I’ve always been a baseball kid.
As soon as the final school bell rang, I’d eagerly wait for my dad to get home from work so he could hit me some ground balls or play catch in our front yard.
My dad played baseball in college, and his passion for the sport helped me find mine, too.
Like any kid, I started off in little league and dreamed of playing in the big leagues one day. I always thought it was surreal that some people got to go play college baseball, and I looked up to those kids from my high school who were college commits.
I never thought that it would be me one day.
After all, those future plans always seemed so far away.
As I kept growing up, I started to realize it was something I really could do. With every travel ball team or age group I entered, college baseball drew closer and closer.
Now that I’m in the midst of it, it’s even better than I could have ever imagined.
It’s interesting for me to think that if not for a coaching change, I might have never ended up here at Oakland.
I owe it all to my head coach, Jordon Banfield, for believing in me. When coach Banfield was an assistant coach at Akron, he showed up in person to see me play in high school.
I had a crazy good game with about 10 putouts and a couple extra-base hits, so it might as well have been one of the best games of my life.

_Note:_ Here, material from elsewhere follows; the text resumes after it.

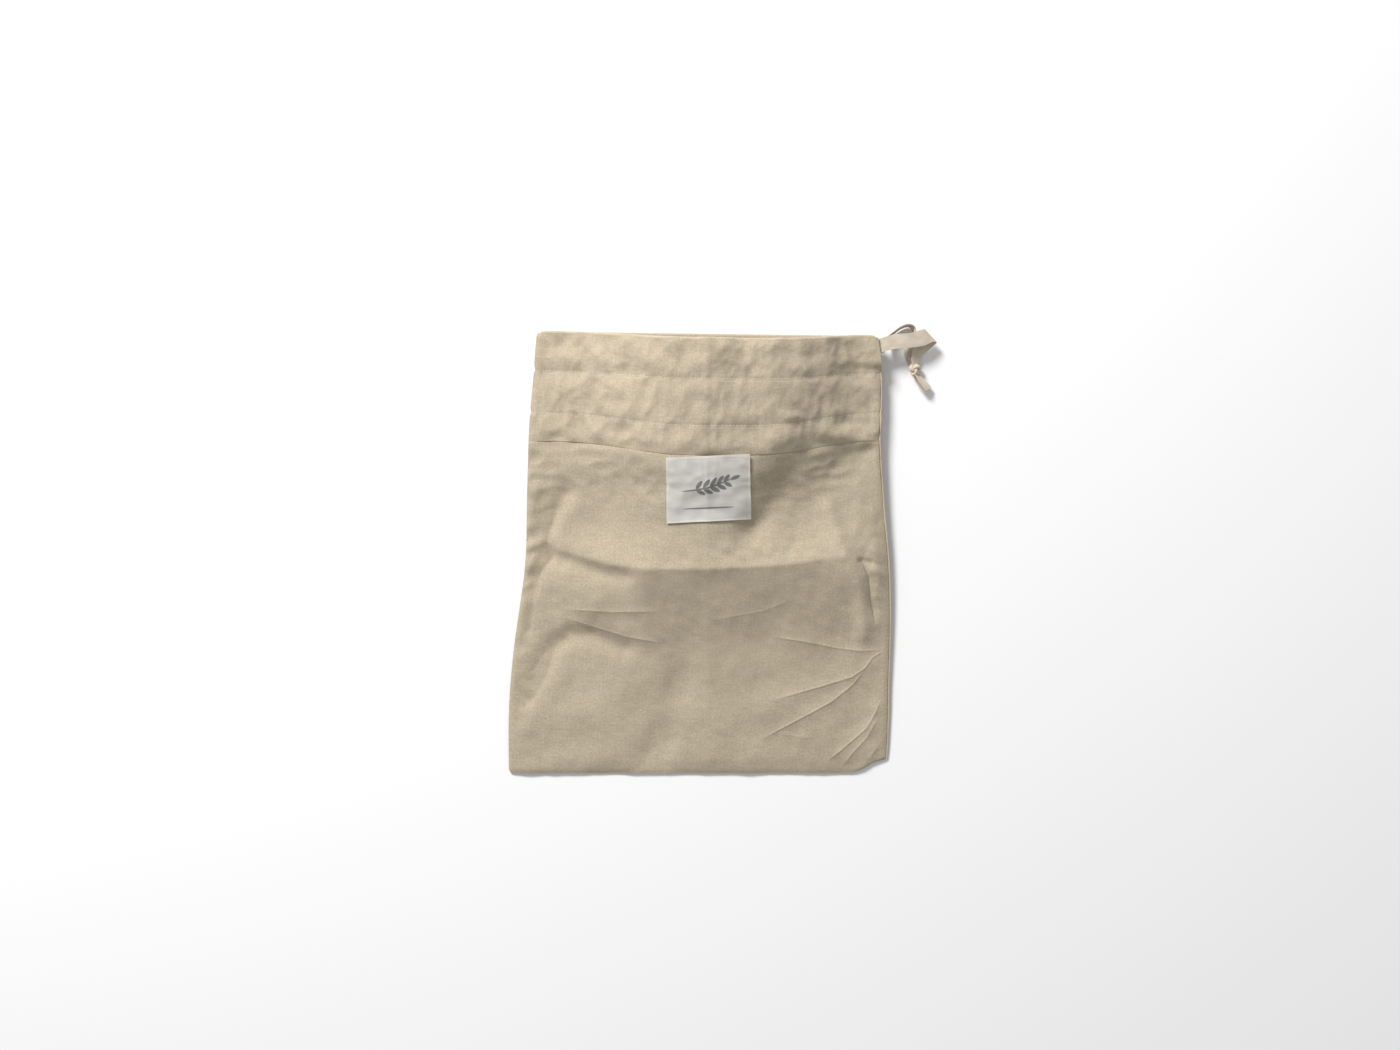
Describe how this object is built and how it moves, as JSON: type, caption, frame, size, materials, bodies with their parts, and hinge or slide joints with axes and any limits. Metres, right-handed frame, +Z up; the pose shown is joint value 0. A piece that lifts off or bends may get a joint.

Good thing he was there to see it.
I was a junior in high school when I committed to Akron, and my heart felt full. I was just so happy and content that my dream was right there at my fingertips.
But, college athletics have a lot of moving parts.
It wasn’t long before coach Banfield called me up to let me know he’d taken the head coaching job at Oakland. It wasn’t that much further from my hometown, but I still had a decision to make – would I follow my coach to a new school and new environment?
I paused for a second and thought about it.
You betcha, I said.
It was definitely something I wanted to do.
I lived with four of my teammates, and the busy college experience with those guys made it a great start to my college baseball journey.
However, my first few games didn’t quite go as smoothly.
In my first 10 at-bats of college baseball, I had about eight strikeouts and only put one ball in play.
I won’t lie – my confidence definitely suffered right there at the start. All the guys on the team were telling me they had my back and that I’d break out of my slump.
First things first, I had to get that foundation and confidence back.
You know how they tell you to fake it until you make it?
Well, there’s some truth to that. I really had to convince myself I belonged at this level, and soon enough, I truly did.
I’m thankful for my coaches for continuing to give me opportunities, and of course, for all the support from my teammates.
Before the season started, we knew that we were a talented group that could accomplish a lot.
Those early-season games really put it to the test, though.
We took our lumps and learned from it, so much so that I’m proud of the team we became down the stretch.
There were games where we were down in the seventh, eighth, or ninth inning, and we all felt we could still make a comeback and win.
The best baseball programs have a culture of belief, and that’s something that coach Banfield has preached to us.
At the beginning of the season, he told us that it’s great to be the team that sets the foundation.
He told us that we were going to be the team that changed Oakland Baseball if we set our minds to it.
And I think we became that team.
In my eyes, there are two moments this season that helped define us as a team.
The first was in March when we took two of three games from Wright State on the road. That program has been the team to beat in the conference for years, and I don’t think they’d lost a home series since 2013 or something crazy like that.
When they came to our place later in the year, we won both those games as well.
Not only did we compete with the best in our conference, we beat them on multiple occasions, and that showed us all that a conference title could be possible.
Our other key moment was a 14-7 win over Michigan at the end of March.
That program is as good as it gets for college baseball in the upper Midwest, and we all came together as a team to beat them.
That gave us a lot of confidence in our bats, something that carried through the rest of the season.
And what a season it was.
Our 31 wins set a new program record, which felt great for me to be a part of in my first season of college baseball.
The only thing we didn’t manage to accomplish was winning a conference tournament. We did get to the finals, but Wright State got the best of us.
Next year, we’re coming even harder for the Horizon League title.
For me, this season proved that I belong at this level and on this team.
And for the Oakland baseball program, this year also showed that we can be a winning Division I program.
Hopefully, future Oakland teams can look back at this year and see where the winning tradition started.
Because now that we’ve got it going, it’s only going to get better and better from here.